E é importante a pessoa ter, acima de tudo, empatia porque há poucas verdades absolutas nisto, na sustentabilidade e é preciso perceber que os contextos das pessoas que estão a ler-nos são diferentes do nosso. Temos de ter algum cuidado na maneira como falamos para as pessoas não sentirem que o peso do mundo está nos seus ombros.

Há alguma pessoa que admire que esteja envolvida também em projetos de sustentabilidade?
A Júlia Seixas, que é investigadora e trabalha vários temas da sustentabilidade, mas está muito ligada também ao sector energético.
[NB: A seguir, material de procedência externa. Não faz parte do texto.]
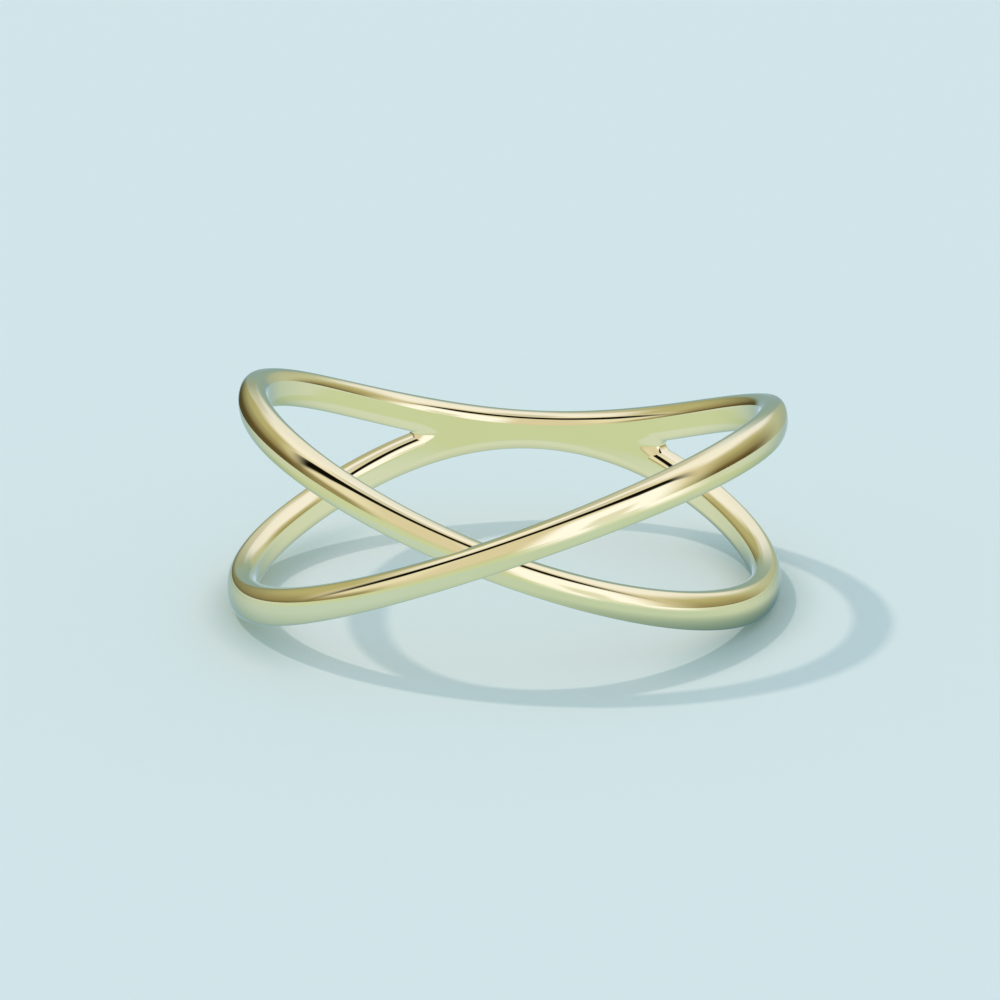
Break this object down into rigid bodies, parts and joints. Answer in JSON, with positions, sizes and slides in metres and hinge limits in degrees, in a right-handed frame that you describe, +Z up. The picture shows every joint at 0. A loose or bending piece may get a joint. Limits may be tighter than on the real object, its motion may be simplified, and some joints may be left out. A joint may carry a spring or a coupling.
{
  "type": "crossover ring",
  "caption": "Plain gold-coloured finger ring: slim domed strands cross at the front, open into loops at both sides and join at the back.",
  "frame": {"origin": "on the surface that the ring lies on, under the middle of the finger hole", "axes": "+Z up along the finger hole, the crossing faces -Y, +X to the right as seen from the crossing"},
  "size_m": [0.0197, 0.0196, 0.0081],
  "materials": {
    "gold_plate": "mirror polished"
  },
  "bodies": {
    "root": {"ring": "gold_plate"}
  },
  "joints": []
}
A Sofia Santos, que está mais ligada às finanças sustentáveis, é outra referência muito grande. Também o João Soutinho, que tem uma organização que é a VERDE, de carbono biodiverso. E, por fim, o Nuno Gaspar de Oliveira, que faz também a transição ecológica e de serviços de ecossistemas. 

Lê alguns livros para se manter ao corrente das novas formas de ser sustentável?
Recentemente li um que é “O Mundo em Chamas”, da Naomi Klein, há outro que também é espetacular e que recomendo, que é o “Donut Economics”, da Kate Raworth. E o livro “As Alterações Climáticas”, da Fundação Francisco Manuel dos Santos, também é muito bom.

Que ferramentas é que recomenda para as pessoas aprenderem a ser mais sustentáveis?
Há um site muito bom chamado Climate Science, que tem workshops gratuitos fundamentados em ciência, que é muito fácil de ver e muito giro. Existe também uma aplicação em Portugal chamada Waste App, que é gratuita, para ver onde é que se pode colocar tudo a reciclar, desde as havaianas, a pneus, a tintas, etc... O site da Zero ONG é espetacular, porque também tem imensa informação sobre temas muito bons. O site da WWF também é muito bom, tem ferramentas muito úteis para o consumidor. No site do Oceanário de Lisboa também se encontra informação muito pertinente sobre formas de consumo sustentável.